*EXERCISE*
Locate the line that contains "rose.data.transform(mathutils.Matrix.Translation(shift))" and the line that contains "for member in". Copy both of them exactly, together with every line between them, and no others.

*INFORMATION SUPPLIED*
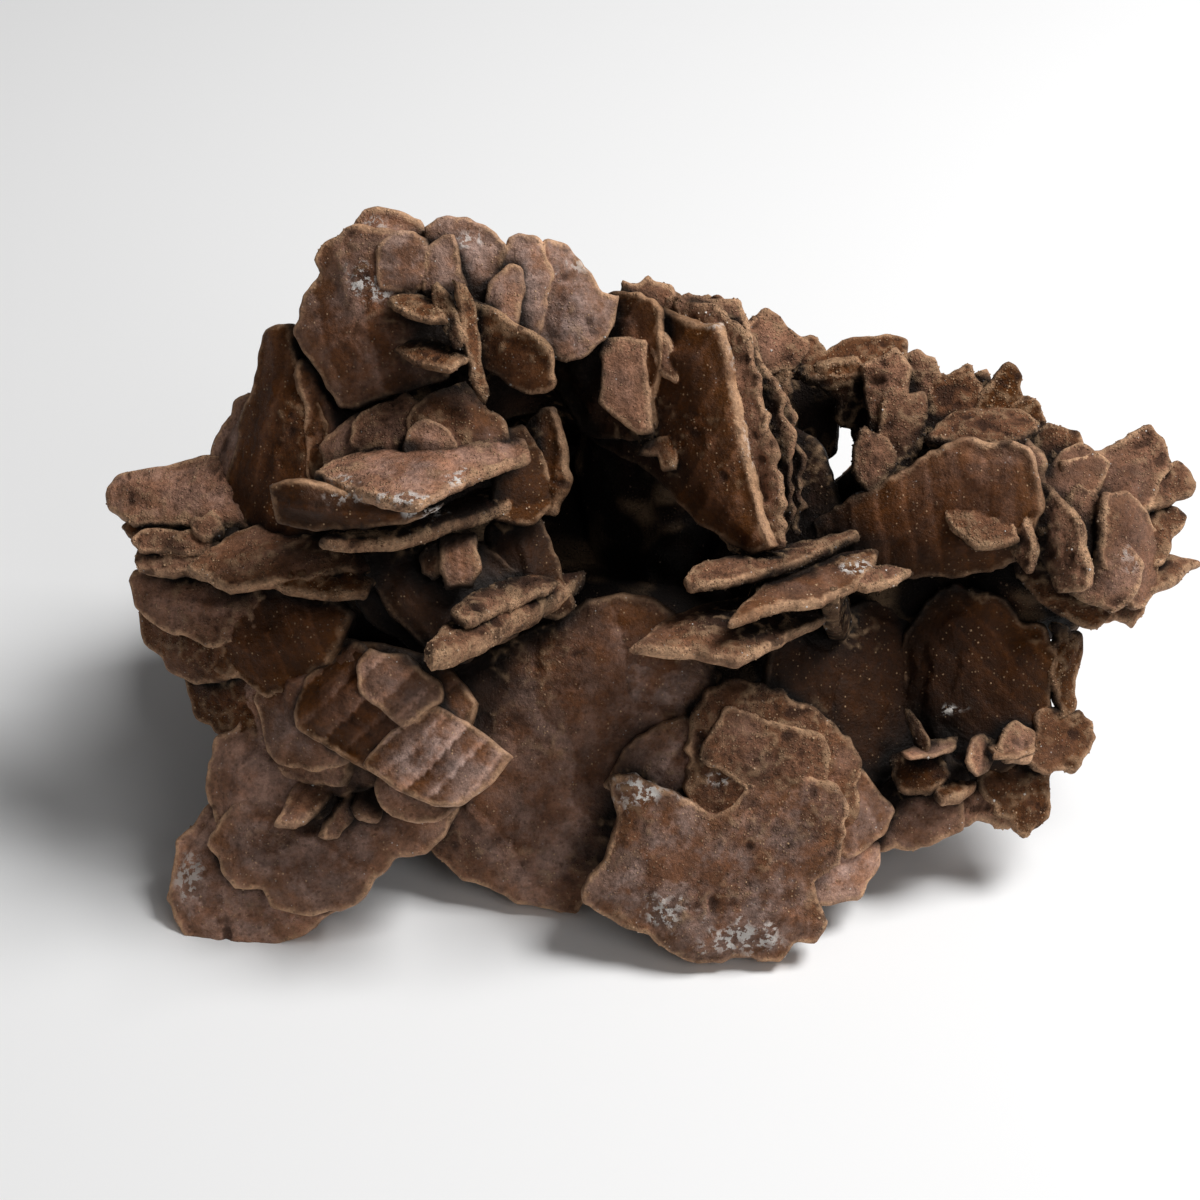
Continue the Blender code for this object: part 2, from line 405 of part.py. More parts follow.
# Broad plates that close the back: centre, direction it faces, direction of the long axis, length, width
BACK_PLATES = [
    ((-27, 26, 64), (0.0, 0.85, 0.5), (0.2, 0, 1), 34, 30),
    ((-9, 30, 56), (0.35, 0.85, 0.4), (-0.3, 0, 1), 30, 26),
    ((10, 34, 50), (0.1, 0.9, 0.45), (0.5, 0, 1), 32, 26),
    ((33, 34, 25), (0.2, 0.95, 0.3), (1, 0, 0.2), 32, 20),
    ((55, 26, 32), (0.5, 0.8, 0.35), (1, 0, 0.3), 28, 20),
    ((-44, 20, 30), (-0.6, 0.75, 0.2), (0.2, 0, 1), 28, 26),
    ((-4, 44, 28), (0.0, 0.95, 0.35), (1, 0, 0.3), 38, 30),
    ((-31, 38, 30), (-0.3, 0.9, 0.3), (0.6, 0, 1), 36, 28),
    ((20, 40, 16), (0.3, 0.9, 0.15), (1, 0, -0.2), 34, 24),
    ((-42, 28, 14), (-0.5, 0.85, 0.1), (1, 0, 0.2), 32, 22),
    ((50, 20, 14), (0.4, 0.85, 0.1), (1, 0, -0.1), 28, 20),
]

# Rows of blades that stand out of the back: centre x, y and height, reach in x and y, first and last
# bearing in degrees, number of blades, length, width, and how far they rise outwards in degrees
BACK_ROWS = [
    (2, 12, 8, 44, 33, 12, 172, 7, 34, 24, 5),
    (2, 14, 20, 50, 36, 14, 166, 5, 30, 24, 15),
    (-2, 16, 34, 42, 34, 18, 165, 5, 30, 24, 28),
    (-8, 18, 47, 34, 24, 25, 140, 4, 28, 22, 40),
    (-22, 18, 60, 20, 15, 50, 120, 2, 24, 18, 55),
]
BACK_THICK = 4.0
BACK_SEED = 11
PLATE_THICK = 5.0
PLATE_CORNERS = 9
RIB_THICK = 4.0
RIB_SEED = 5
# A rib is longer than the line it follows by this factor, so that both its ends are buried
RIB_REACH = 1.1
# The lumps of the heart are coarse spheres, swollen so that their flat faces reach the given radii
LUMP_SWELL = 1.06

# What varies from blade to blade: how far a corner strays along the rim as a share of its spacing,
# its least and greatest reach, and the least and greatest size of a blade
CORNER_STRAY = 0.3
REACH = (0.88, 1.12)
SIZE = (0.85, 1.15)
# Within a row: the stray along it as a share of the spacing, and the range of rise and of twist in degrees
ROW_STRAY = 0.4
RISE_RANGE = 20
TWIST = (20, 160)

# What lies below the floor and is cut away: its width and its height, in mm
GROUND_WIDTH = 300
GROUND_HEIGHT = 60
# The plain colour and finish of the whole stone
STONE_BROWN = (0.16, 0.078, 0.042, 1.0)
STONE_ROUGHNESS = 0.55


def facing_of(turn, tip):
    """The direction a blade faces: turned right and tipped up from the direction to the eye."""
    turn = math.radians(turn)
    tip = math.radians(tip)
    across = math.sin(turn) * math.cos(tip)
    towards = math.cos(turn) * math.cos(tip)
    return (RIGHT * across + UP * math.sin(tip) - FORWARD * towards).normalized()


def sight_point(u, v, depth):
    """The point seen at (u, v) on the sight plane and lying this far behind it."""
    on_plane = VIEW_TARGET + RIGHT * u + UP * v
    return EYE + (on_plane - EYE) * (1 + depth / VIEW_DISTANCE)


def thinned(outline):
    """The outline without the points that stand hardly off the line between their neighbours."""
    kept = list(outline)
    k = 0
    while k < len(kept) and len(kept) > 5:
        u0, v0 = kept[k - 1]
        u1, v1 = kept[k]
        u2, v2 = kept[(k + 1) % len(kept)]
        chord = math.hypot(u2 - u0, v2 - v0)
        stand = abs((u2 - u0) * (v1 - v0) - (v2 - v0) * (u1 - u0)) / chord
        if stand < LEAST_STAND:
            kept.pop(k)
        else:
            k += 1
    return kept


def set_back(outline, depth, facing):
    """The outline carried along the sight rays to the blade's own plane."""
    count = len(outline)
    mean_u = sum(u for u, v in outline) / count
    mean_v = sum(v for u, v in outline) / count
    anchor = sight_point(mean_u, mean_v, depth)
    points = []
    for u, v in outline:
        ray = VIEW_TARGET + RIGHT * u + UP * v - EYE
        stretch = (anchor - EYE).dot(facing) / ray.dot(facing)
        points.append(EYE + ray * stretch)
    return points


def lens(points, facing, thick):
    """A closed lens on a planar outline: a sharp rim, and a smaller flat face on each side."""
    count = len(points)
    centre = sum(points, Vector()) / count
    inner = [centre + (p - centre) * FACE_SHARE for p in points]
    verts = list(points)
    verts += [p + facing * (thick / 2) for p in inner]
    verts += [p - facing * (thick / 2) for p in inner]
    faces = []
    for i in range(count):
        j = (i + 1) % count
        faces.append((i, j, count + j, count + i))
        faces.append((j, i, 2 * count + i, 2 * count + j))
    faces.append(tuple(range(count, 2 * count)))
    faces.append(tuple(reversed(range(2 * count, 3 * count))))
    return closed_mesh(verts, faces)


def closed_mesh(verts, faces):
    """A mesh in metres whose faces all point outwards."""
    mesh = bpy.data.meshes.new("blade")
    mesh.from_pydata([v * MM for v in verts], [], faces)
    bm = bmesh.new()
    bm.from_mesh(mesh)
    bmesh.ops.recalc_face_normals(bm, faces=bm.faces)
    bm.to_mesh(mesh)
    bm.free()
    return mesh


def chosen(dice, least_and_most):
    """An even random number between the two ends."""
    least, most = least_and_most
    return least + (most - least) * dice.random()


def free_blade(centre, facing, along, length, width, thick, dice, corners=6):
    """A blade at any place: an uneven rounded outline about its long axis."""
    along = (along - facing * along.dot(facing)).normalized()
    side = facing.cross(along)
    points = []
    for k in range(corners):
        angle = 2 * math.pi * (k + CORNER_STRAY * dice.random()) / corners
        reach = chosen(dice, REACH)
        offset = along * (math.cos(angle) * length / 2) + side * (math.sin(angle) * width / 2)
        points.append(centre + offset * reach)
    return lens(points, facing, thick)


def traced_blades():
    """All blades seen from the front."""
    meshes = []
    for name, depth, turn, tip, thick, outline in TRACED:
        facing = facing_of(turn, tip)
        meshes.append(lens(set_back(thinned(outline), depth, facing), facing, thick))
    return meshes


def ribs():
    """Blades that stand edge-on to the view and root the front ones."""
    dice = random.Random(RIB_SEED)
    meshes = []
    for start, end, width in RIBS:
        a = sight_point(*start)
        b = sight_point(*end)
        along = b - a
        facing = along.cross(UP).normalized()
        length = along.length * RIB_REACH
        meshes.append(free_blade((a + b) / 2, facing, along, length, width, RIB_THICK, dice))
    return meshes


def back_blades():
    """Rows of blades that stand out from the back and the sides."""
    dice = random.Random(BACK_SEED)
    meshes = []
    for x, y, height, reach_x, reach_y, first, last, count, length, width, rise in BACK_ROWS:
        for k in range(count):
            share = (k + ROW_STRAY * dice.random()) / (count - 1 + ROW_STRAY)
            bearing = math.radians(first + (last - first) * share)
            outward = Vector((math.cos(bearing), math.sin(bearing), 0.0))
            centre = Vector((x + outward.x * reach_x, y + outward.y * reach_y, height))
            lift = math.radians(rise + RISE_RANGE * (dice.random() - 0.5))
            along = outward * math.cos(lift) + Vector((0.0, 0.0, math.sin(lift)))
            level = outward.cross(Vector((0.0, 0.0, 1.0))).normalized()
            facing = mathutils.Quaternion(along, math.radians(chosen(dice, TWIST))) @ level
            size = chosen(dice, SIZE)
            meshes.append(free_blade(centre, facing, along, length * size, width * size, BACK_THICK, dice))
    for centre, facing, along, length, width in BACK_PLATES:
        facing = Vector(facing).normalized()
        meshes.append(free_blade(Vector(centre), facing, Vector(along), length, width, PLATE_THICK, dice,
                                 PLATE_CORNERS))
    return meshes


def heart():
    """Low lumps of sandy gypsum that the blades have in common."""
    meshes = []
    for centre, radii in HEART:
        bm = bmesh.new()
        bmesh.ops.create_icosphere(bm, subdivisions=1, radius=LUMP_SWELL)
        verts = [Vector((v.co.x * radii[0], v.co.y * radii[1], v.co.z * radii[2])) + Vector(centre)
                 for v in bm.verts]
        faces = [tuple(v.index for v in f.verts) for f in bm.faces]
        bm.free()
        meshes.append(closed_mesh(verts, faces))
    return meshes


def ground_block():
    """What lies below the floor and is cut away, so the rose stands on worn flat tips."""
    bm = bmesh.new()
    bmesh.ops.create_cube(bm, size=1.0)
    span = Vector((GROUND_WIDTH, GROUND_WIDTH, GROUND_HEIGHT))
    middle = Vector((0.0, 0.0, -GROUND_HEIGHT / 2))
    verts = [v.co * span + middle for v in bm.verts]
    faces = [tuple(v.index for v in f.verts) for f in bm.faces]
    bm.free()
    return closed_mesh(verts, faces)


def join(rose, meshes, operation):
    """Unites the meshes with the rose, or cuts them from it."""
    partners = bpy.data.collections.new("partners")
    bpy.context.scene.collection.children.link(partners)
    for mesh in meshes:
        partners.objects.link(bpy.data.objects.new("partner", mesh))
    modifier = rose.modifiers.new("join", "BOOLEAN")
    modifier.operation = operation
    modifier.solver = "EXACT"
    modifier.operand_type = "COLLECTION"
    modifier.collection = partners
    bpy.context.view_layer.update()
    seen = rose.evaluated_get(bpy.context.evaluated_depsgraph_get())
    result = bpy.data.meshes.new_from_object(seen)
    rose.modifiers.remove(modifier)
    rose.data = result
    for partner in list(partners.objects):
        bpy.data.objects.remove(partner)
    bpy.data.collections.remove(partners)


def body_of(face, unseen):
    """The faces joined to this one, taken out of the unseen ones."""
    unseen.discard(face)
    body = [face]
    stack = [face]
    while stack:
        for edge in stack.pop().edges:
            for neighbour in edge.link_faces:
                if neighbour in unseen:
                    unseen.discard(neighbour)
                    body.append(neighbour)
                    stack.append(neighbour)
    return body


def volume_of(body):
    """Signed volume of a closed set of triangles: negative round a sealed pocket."""
    total = 0.0
    for face in body:
        a, b, c = (v.co for v in face.verts)
        total += a.dot(b.cross(c)) / 6
    return total


def clean(rose):
    """Leaves whole flat faces as few triangles, and fills pockets sealed inside the rose."""
    bm = bmesh.new()
    bm.from_mesh(rose.data)
    bmesh.ops.remove_doubles(bm, verts=bm.verts, dist=MERGE_MM * MM)
    bmesh.ops.dissolve_limit(bm, angle_limit=FLAT_ANGLE, verts=bm.verts, edges=bm.edges)
    bmesh.ops.dissolve_degenerate(bm, edges=bm.edges, dist=MERGE_MM * MM)
    bmesh.ops.triangulate(bm, faces=bm.faces)
    unseen = set(bm.faces)
    while unseen:
        body = body_of(next(iter(unseen)), unseen)
        volume = volume_of(body)
        if volume < 0:
            bmesh.ops.delete(bm, geom=body, context="FACES")
            continue
        middle = sum((f.calc_center_median() for f in body), Vector()) / len(body)
        print("body of", len(body), "triangles,", round(volume / MM ** 3, 1), "mm3, about",
              [round(c / MM, 1) for c in middle])
    loose = [v for v in bm.verts if not v.link_faces]
    bmesh.ops.delete(bm, geom=loose, context="VERTS")
    bm.to_mesh(rose.data)
    bm.free()


def sandstone_brown():
    """Satin brown gypsum, coloured by the sand inside it."""
    material = bpy.data.materials.new("sandy_gypsum")
    material.use_nodes = True
    shader = material.node_tree.nodes["Principled BSDF"]
    shader.inputs["Base Color"].default_value = STONE_BROWN
    shader.inputs["Roughness"].default_value = STONE_ROUGHNESS
    shader.inputs["Metallic"].default_value = 0.0
    return material


def main():
    """Builds the rose: one solid, centred over its footprint and standing on the floor."""
    for old in list(bpy.data.objects):
        bpy.data.objects.remove(old)
    lumps = heart()
    rose = bpy.data.objects.new(ROSE, lumps[0])
    bpy.context.scene.collection.objects.link(rose)
    join(rose, lumps[1:] + ribs() + back_blades() + traced_blades(), "UNION")
    join(rose, [ground_block()], "DIFFERENCE")
    clean(rose)
    low = Vector([min(v.co[i] for v in rose.data.vertices) for i in range(3)])
    high = Vector([max(v.co[i] for v in rose.data.vertices) for i in range(3)])
    shift = Vector((-(low.x + high.x) / 2, -(low.y + high.y) / 2, -low.z))
    rose.data.transform(mathutils.Matrix.Translation(shift))
    rose.data.materials.append(sandstone_brown())
    rose.data.name = ROSE
    print("size in mm", [round(c / MM, 2) for c in high - low])
    print("shift in mm", [round(c / MM, 3) for c in shift])


main()
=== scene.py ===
# %% [markdown]
# # A gypsum sand rose
# A sand rose grows in wet desert sand. Gypsum crystals spread as flat, lens-shaped blades, take sand
# grains in, and grow through each other until they are one stone. This notebook builds the skin of
# such a stone in Blender: about a hundred and seventy blades, each with its own outline, section,
# growth steps and sandy grain. The plain solid that the blades stand on is loaded first, and it fixes
# the size of everything.

# %% Load the plain solid
import json
import math
import random

import bmesh
import bpy
import numpy as np
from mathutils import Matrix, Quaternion, Vector
from mathutils.bvhtree import BVHTree
from mathutils.geometry import delaunay_2d_cdt

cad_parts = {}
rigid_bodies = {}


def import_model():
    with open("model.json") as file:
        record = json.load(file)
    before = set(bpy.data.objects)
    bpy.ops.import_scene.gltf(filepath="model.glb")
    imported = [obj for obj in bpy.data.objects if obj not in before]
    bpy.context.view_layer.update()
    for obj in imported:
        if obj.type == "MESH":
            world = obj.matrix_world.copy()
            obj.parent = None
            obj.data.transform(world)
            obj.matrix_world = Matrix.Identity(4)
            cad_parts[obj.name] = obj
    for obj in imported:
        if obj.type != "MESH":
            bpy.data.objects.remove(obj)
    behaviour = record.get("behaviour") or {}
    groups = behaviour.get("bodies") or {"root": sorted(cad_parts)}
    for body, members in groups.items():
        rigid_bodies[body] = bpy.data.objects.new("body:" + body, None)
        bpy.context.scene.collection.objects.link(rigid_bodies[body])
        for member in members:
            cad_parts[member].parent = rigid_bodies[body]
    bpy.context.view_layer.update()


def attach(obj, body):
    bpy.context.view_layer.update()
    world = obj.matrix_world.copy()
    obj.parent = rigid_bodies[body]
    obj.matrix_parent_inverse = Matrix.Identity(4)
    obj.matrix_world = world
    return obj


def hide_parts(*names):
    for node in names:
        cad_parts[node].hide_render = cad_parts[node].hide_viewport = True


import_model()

MM = 0.001
ROSE = "sand_rose"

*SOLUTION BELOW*
    rose.data.transform(mathutils.Matrix.Translation(shift))
    rose.data.materials.append(sandstone_brown())
    rose.data.name = ROSE
    print("size in mm", [round(c / MM, 2) for c in high - low])
    print("shift in mm", [round(c / MM, 3) for c in shift])


main()
=== scene.py ===
# %% [markdown]
# # A gypsum sand rose
# A sand rose grows in wet desert sand. Gypsum crystals spread as flat, lens-shaped blades, take sand
# grains in, and grow through each other until they are one stone. This notebook builds the skin of
# such a stone in Blender: about a hundred and seventy blades, each with its own outline, section,
# growth steps and sandy grain. The plain solid that the blades stand on is loaded first, and it fixes
# the size of everything.

# %% Load the plain solid
import json
import math
import random

import bmesh
import bpy
import numpy as np
from mathutils import Matrix, Quaternion, Vector
from mathutils.bvhtree import BVHTree
from mathutils.geometry import delaunay_2d_cdt

cad_parts = {}
rigid_bodies = {}


def import_model():
    with open("model.json") as file:
        record = json.load(file)
    before = set(bpy.data.objects)
    bpy.ops.import_scene.gltf(filepath="model.glb")
    imported = [obj for obj in bpy.data.objects if obj not in before]
    bpy.context.view_layer.update()
    for obj in imported:
        if obj.type == "MESH":
            world = obj.matrix_world.copy()
            obj.parent = None
            obj.data.transform(world)
            obj.matrix_world = Matrix.Identity(4)
            cad_parts[obj.name] = obj
    for obj in imported:
        if obj.type != "MESH":
            bpy.data.objects.remove(obj)
    behaviour = record.get("behaviour") or {}
    groups = behaviour.get("bodies") or {"root": sorted(cad_parts)}
    for body, members in groups.items():
        rigid_bodies[body] = bpy.data.objects.new("body:" + body, None)
        bpy.context.scene.collection.objects.link(rigid_bodies[body])
        for member in members:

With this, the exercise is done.